:: Short exercise ::
Produce an exact copy of the lines from the line containing "Break this object" through the last line of the listing below, both ends included, and nothing else.

(Parts and joints as JSON)
══════

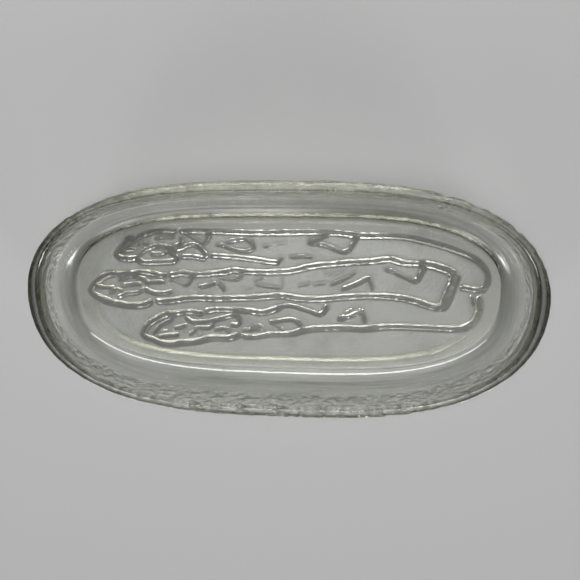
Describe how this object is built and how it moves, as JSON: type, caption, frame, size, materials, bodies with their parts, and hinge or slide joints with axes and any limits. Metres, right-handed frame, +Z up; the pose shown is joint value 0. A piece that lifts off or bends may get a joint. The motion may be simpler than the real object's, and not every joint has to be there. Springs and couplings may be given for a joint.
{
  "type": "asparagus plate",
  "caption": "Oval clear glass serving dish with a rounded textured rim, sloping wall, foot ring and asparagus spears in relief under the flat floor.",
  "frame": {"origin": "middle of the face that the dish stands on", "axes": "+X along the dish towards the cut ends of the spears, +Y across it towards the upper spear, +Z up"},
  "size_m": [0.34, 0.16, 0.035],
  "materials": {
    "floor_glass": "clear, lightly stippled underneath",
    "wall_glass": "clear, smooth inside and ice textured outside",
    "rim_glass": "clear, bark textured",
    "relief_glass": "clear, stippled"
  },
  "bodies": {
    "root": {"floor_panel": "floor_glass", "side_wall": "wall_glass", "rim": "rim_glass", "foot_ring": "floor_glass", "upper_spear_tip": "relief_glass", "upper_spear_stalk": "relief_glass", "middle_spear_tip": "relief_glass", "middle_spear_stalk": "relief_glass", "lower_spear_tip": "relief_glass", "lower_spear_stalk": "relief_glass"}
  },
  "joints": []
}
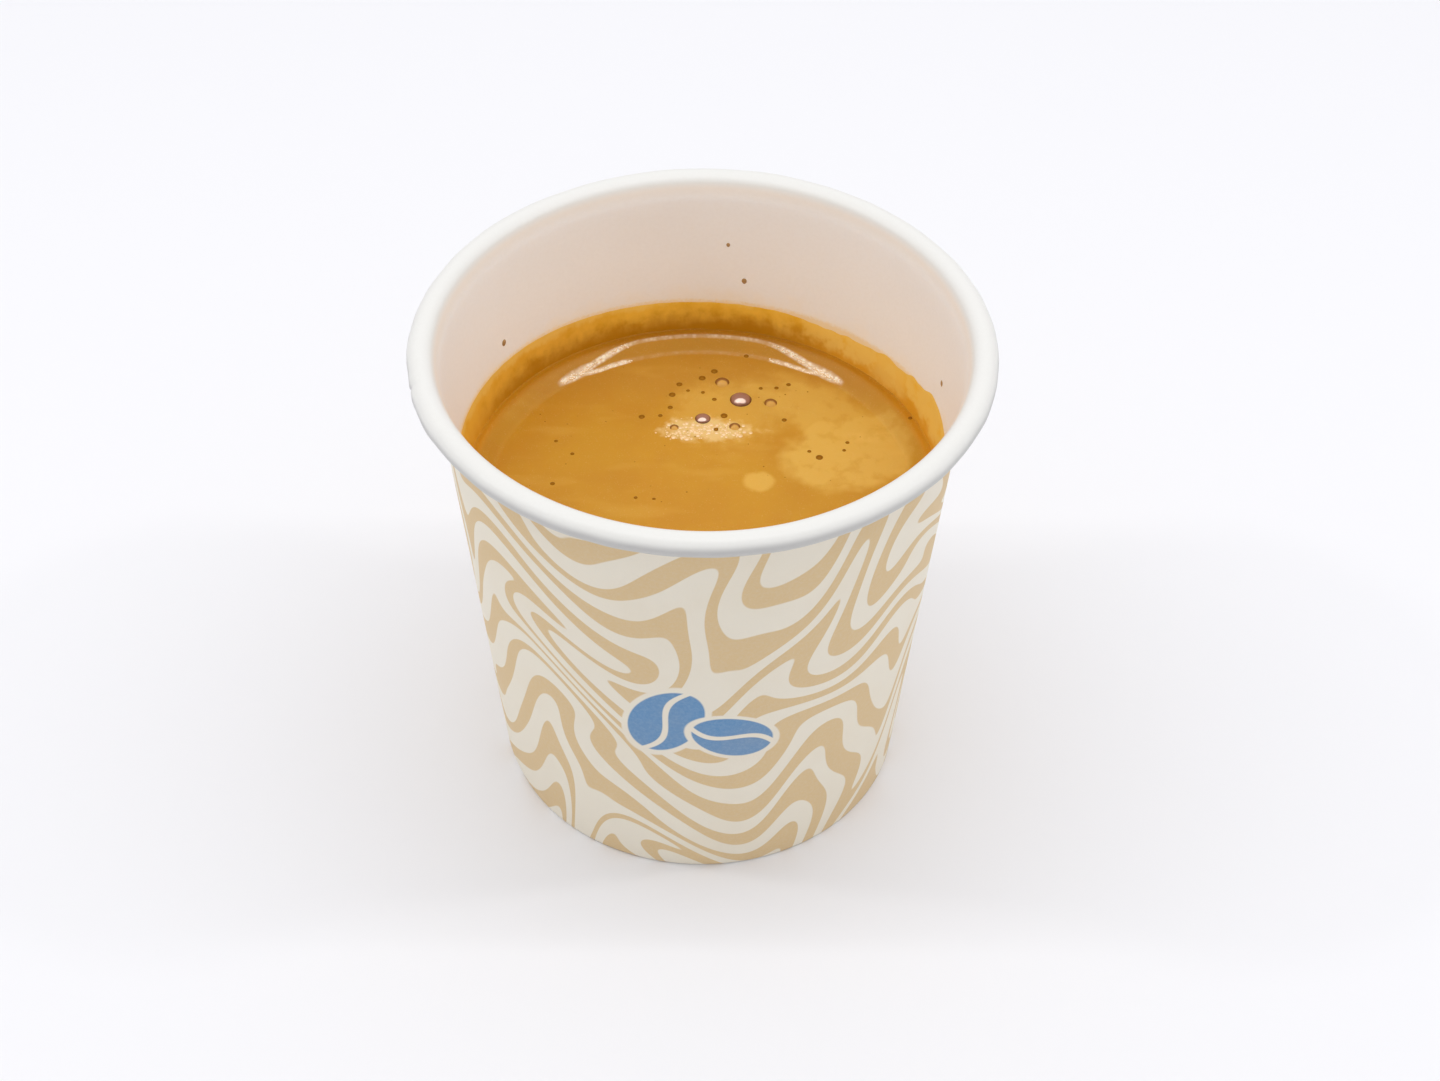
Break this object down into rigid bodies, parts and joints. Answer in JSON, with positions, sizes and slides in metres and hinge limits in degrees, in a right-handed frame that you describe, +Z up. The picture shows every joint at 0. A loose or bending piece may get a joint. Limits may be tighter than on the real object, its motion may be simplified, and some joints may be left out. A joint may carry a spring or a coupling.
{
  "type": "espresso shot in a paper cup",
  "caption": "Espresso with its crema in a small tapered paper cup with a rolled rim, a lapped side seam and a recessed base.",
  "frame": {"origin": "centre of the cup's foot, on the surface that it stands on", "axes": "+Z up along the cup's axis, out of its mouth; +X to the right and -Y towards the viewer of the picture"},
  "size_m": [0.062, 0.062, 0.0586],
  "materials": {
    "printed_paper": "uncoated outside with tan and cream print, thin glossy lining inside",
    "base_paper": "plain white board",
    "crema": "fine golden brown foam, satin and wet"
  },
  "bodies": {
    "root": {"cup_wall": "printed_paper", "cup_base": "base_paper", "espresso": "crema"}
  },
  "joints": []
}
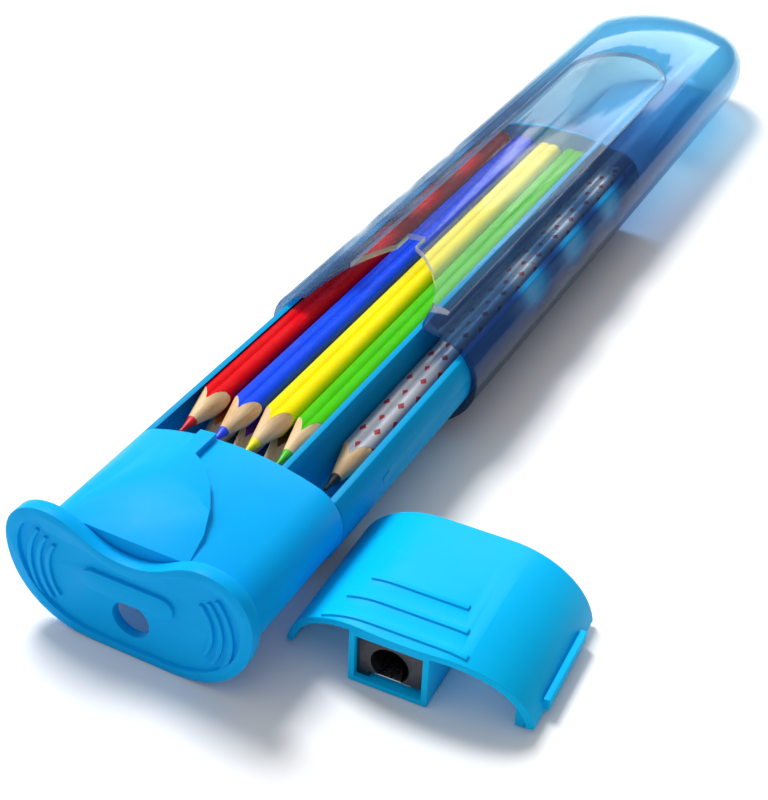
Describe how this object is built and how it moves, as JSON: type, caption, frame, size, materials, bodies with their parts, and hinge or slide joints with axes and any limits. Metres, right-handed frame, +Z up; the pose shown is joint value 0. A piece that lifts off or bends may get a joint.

══════

:: The result ::
Break this object down into rigid bodies, parts and joints. Answer in JSON, with positions, sizes and slides in metres and hinge limits in degrees, in a right-handed frame that you describe, +Z up. The picture shows every joint at 0. A loose or bending piece may get a joint. Limits may be tighter than on the real object, its motion may be simplified, and some joints may be left out. A joint may carry a spring or a coupling.
{
  "type": "espresso shot in a paper cup",
  "caption": "Espresso with its crema in a small tapered paper cup with a rolled rim, a lapped side seam and a recessed base.",
  "frame": {"origin": "centre of the cup's foot, on the surface that it stands on", "axes": "+Z up along the cup's axis, out of its mouth; +X to the right and -Y towards the viewer of the picture"},
  "size_m": [0.062, 0.062, 0.0586],
  "materials": {
    "printed_paper": "uncoated outside with tan and cream print, thin glossy lining inside",
    "base_paper": "plain white board",
    "crema": "fine golden brown foam, satin and wet"
  },
  "bodies": {
    "root": {"cup_wall": "printed_paper", "cup_base": "base_paper", "espresso": "crema"}
  },
  "joints": []
}
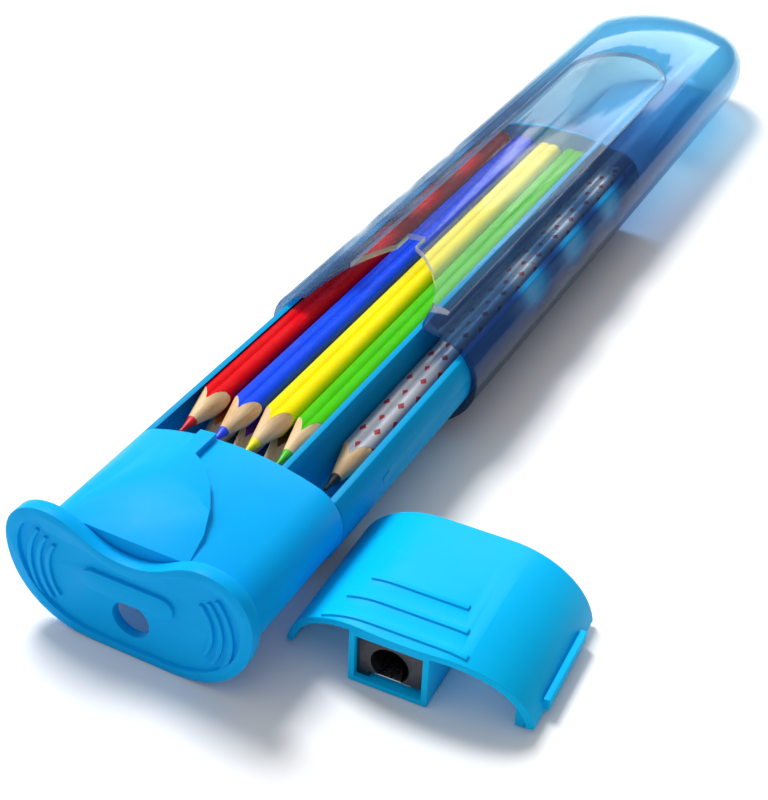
Describe how this object is built and how it moves, as JSON: type, caption, frame, size, materials, bodies with their parts, and hinge or slide joints with axes and any limits. Metres, right-handed frame, +Z up; the pose shown is joint value 0. A piece that lifts off or bends may get a joint.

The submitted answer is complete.